EVC consists of two parallel connected blocks. The lightweight MLP captures global information of top-level features, while a learnable visual center mechanism aggregates local features in the same region within the layer to preserve local information. The lightweight MLP mainly comprises deep convolution-based modules and channel MLP-based blocks. The network structure is shown in Figure 6.
4.3 YOLO Head
Adding a YOLO head to the YOLO model improves performance and mAP due to several factors:
Enhanced Feature Representation: The YOLO head performs detection on top of the features extracted by the main network. With additional convolutional and fully connected layers, it better learns and represents object features, making the model more sensitive to object features and accurately localize and classify them.
Increased Receptive Field: The convolutional layers in the YOLO head enhance the ability to perceive features at different scales. By employing multiple convolutional layers, the model captures semantic information at different levels, leading to better understanding and analysis of objects in the image.
Finer Position Regression: The YOLO head predicts the bounding box positions of objects for localization. Adding a YOLO head provides more regression capabilities, enabling more accurate localization. By refining position regression, the model better captures object boundary details, improving detection accuracy.

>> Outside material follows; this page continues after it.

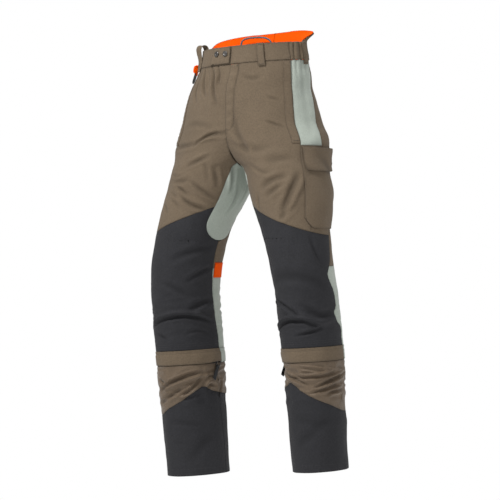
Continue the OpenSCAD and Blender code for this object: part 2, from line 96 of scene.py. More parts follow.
# Sections from hem to waist: height, centre x, centre y, half width, half depth, turn-out
SECTIONS = np.array([
    (-OUTSEAM, LEG_X, 29, HEM_W / 2, HEM_D / 2, TOE_OUT),
    (-RISE - 0.789 * INSEAM, LEG_X, 7, HEM_W / 2 + 3, HEM_D / 2 + 3, TOE_OUT),
    (-RISE - 0.591 * INSEAM, LEG_X, -12, KNEE_W / 2, KNEE_D / 2 - 1, TOE_OUT),
    (KNEE_Z, LEG_X - 2, -31, KNEE_W / 2, KNEE_D / 2, TOE_OUT),
    (-RISE - 0.382 * INSEAM, LEG_X - 5, -40, KNEE_W / 2 + 1, KNEE_D / 2, TOE_OUT),
    (-RISE - 0.297 * INSEAM, LEG_X - 14, -47, KNEE_W / 2 + 3, KNEE_D / 2 + 1, TOE_OUT),
    (-RISE - 0.2125 * INSEAM, LEG_X - 29, -44, KNEE_W / 2 + 7, KNEE_D / 2 + 3, TOE_OUT),
    (-RISE - 0.077 * INSEAM, LEG_X - 59, -20, 99, 110, 13),
    (-RISE, LEG_X - 76, -10, 103, 113, 11),
    (-RISE + 18, LEG_X - 88, -5, 112, 115, 10),
    (-RISE + 57, LEG_X - 108, 2, 131, 118, 8),
    (-RISE + 91, LEG_X - 132, 5, 149, 120, 6),
    (-RISE + 177, 28, 2, WAIST_W / 2 + 10, WAIST_D / 2 + 15, 3),
    (-BAND_H, 6, 0, WAIST_W / 2 + 2, WAIST_D / 2 + 6, 0),
    (0, 0, 0, WAIST_W / 2, WAIST_D / 2, 0),
    (YOKE_RISE, 0, 4, WAIST_W / 2 + YOKE_FLARE, WAIST_D / 2 + 4, 0)], float)


def smooth_curve(xs, ys):
    """A curve through the points that never overshoots them."""
    step = np.diff(xs)
    slope = np.diff(ys) / step
    knots = np.zeros(len(xs))
    same = slope[1:] * slope[:-1] > 0
    w0, w1 = 2 * step[1:] + step[:-1], step[1:] + 2 * step[:-1]
    with np.errstate(divide="ignore", invalid="ignore"):
        knots[1:-1] = np.where(same, (w0 + w1) / (w0 / slope[:-1] + w1 / slope[1:]), 0)
    knots[0], knots[-1] = slope[0], slope[-1]

    def curve(x):
        x = np.clip(x, xs[0], xs[-1])
        k = np.clip(np.searchsorted(xs, x) - 1, 0, len(step) - 1)
        h = step[k]
        s = (x - xs[k]) / h
        a, b = ys[k], ys[k + 1]
        return (a * (1 + 2 * s) * (1 - s) ** 2 + b * s * s * (3 - 2 * s)
                + h * s * (1 - s) * (knots[k] * (1 - s) - knots[k + 1] * s))
    return curve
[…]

Multi-scale Predictions: YOLO models typically predict objects of different scales on different feature layers. By adding a YOLO head, independent predictions can be made on each feature layer, enhancing the ability to detect objects at varying scales and reducing the impact of object scale.
To improve the detection of small targets in the dataset, this paper refers to TPH-YOLOv5 (Zhu et al., 2021) and adds a YOLO head to generate a new detection head for tiny targets based on the three original YOLO heads of YOLOX-Tiny. Although adding a prediction head increases the parameter and computational complexity, it effectively detects multi-scale objects. Figure 7 shows the structure of the YOLO head.